Joined: Tue Nov 24, 2015 7:47 pm
Posts: 13
First $a_{n+1}=sin(a_n) \leq a_{n}$
Since $a_1 \in (0, \frac{\pi}{2} )$ then using induction one can prove $a_n \in (0, \frac{\pi}{2})$

Hence $a_n$ being bounded from below $\lim_{n \to \infty} a_n=0$
To estimate what the sequence feels like we compute the following limit

$$\lim_{n \to \infty} n a_n^2$$

But to use cezaro stolz lemma i will compute this one instead :
$\lim_{n \to \infty} \frac{1}{n a_n^2}=\lim_{n \to \infty} \frac{a_n^2-a_{n+1}^2}{a_{n+1}^2a_n}$

So in order to compute that we compute it's "continuous" version and then we jump on the discrete case using continuity .

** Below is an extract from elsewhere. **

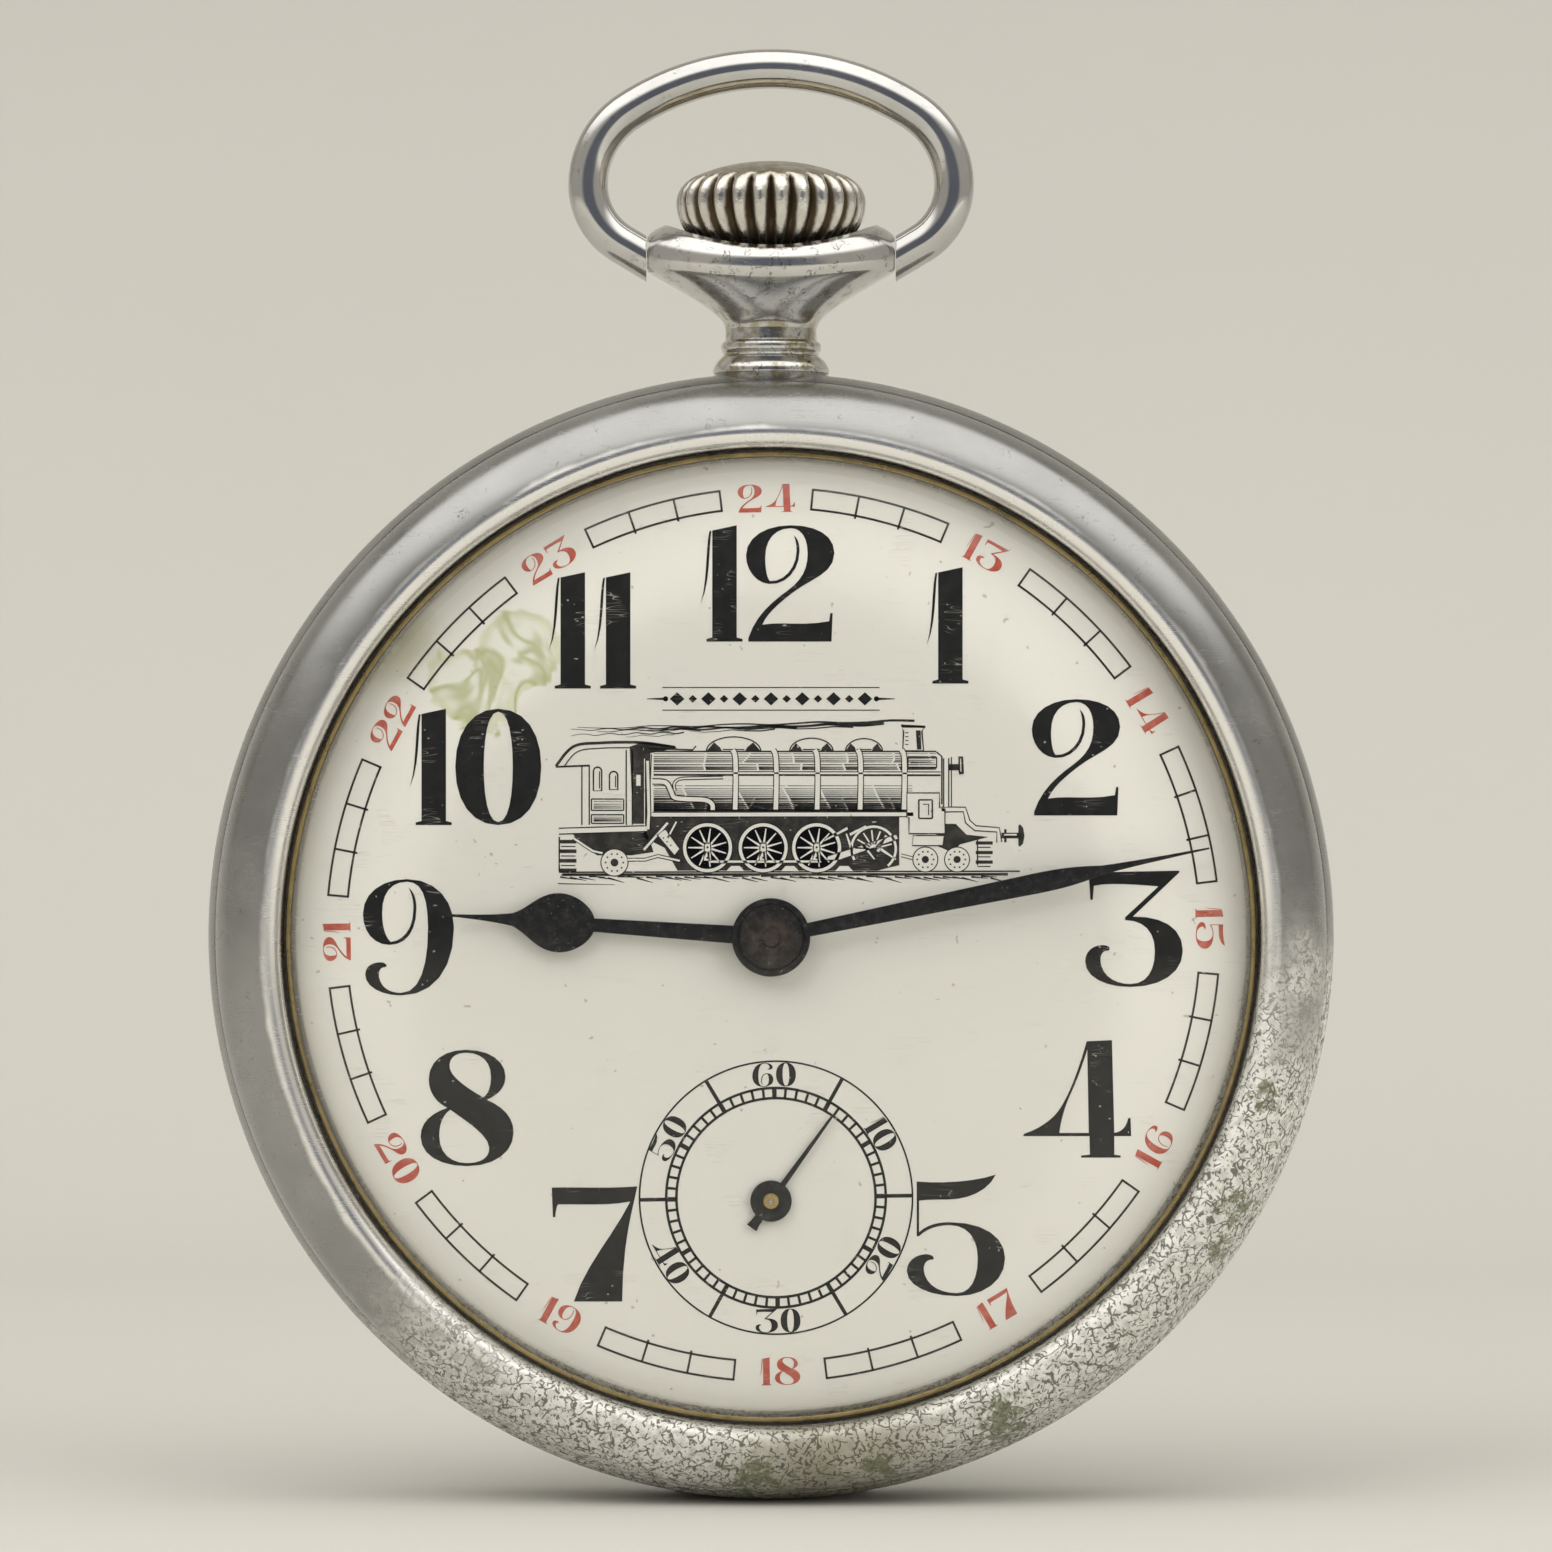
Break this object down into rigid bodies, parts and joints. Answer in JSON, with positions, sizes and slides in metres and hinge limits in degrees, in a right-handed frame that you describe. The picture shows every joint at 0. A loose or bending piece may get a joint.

$\lim_{x \to 0} \frac{x-sin^2x}{xsin^2(x)}$ dividing both sides with $x^3$ we and after using DLH rule several times we get that $\lim_{x \to 0} \frac{x-sin^2x}{xsin^2(x)}=\frac{1}{3}$

Hence $\lim_{n \to \infty}\frac{1}{n a_n^2} =\frac{1}{3} \Rightarrow \lim_{n \to \infty} n a_n^2 = 3 \Rightarrow \lim_{n \to \infty} \sqrt{n} a_n=\sqrt3$

So using comparison test with $\frac{1}{\sqrt{n}}$ our series diverges .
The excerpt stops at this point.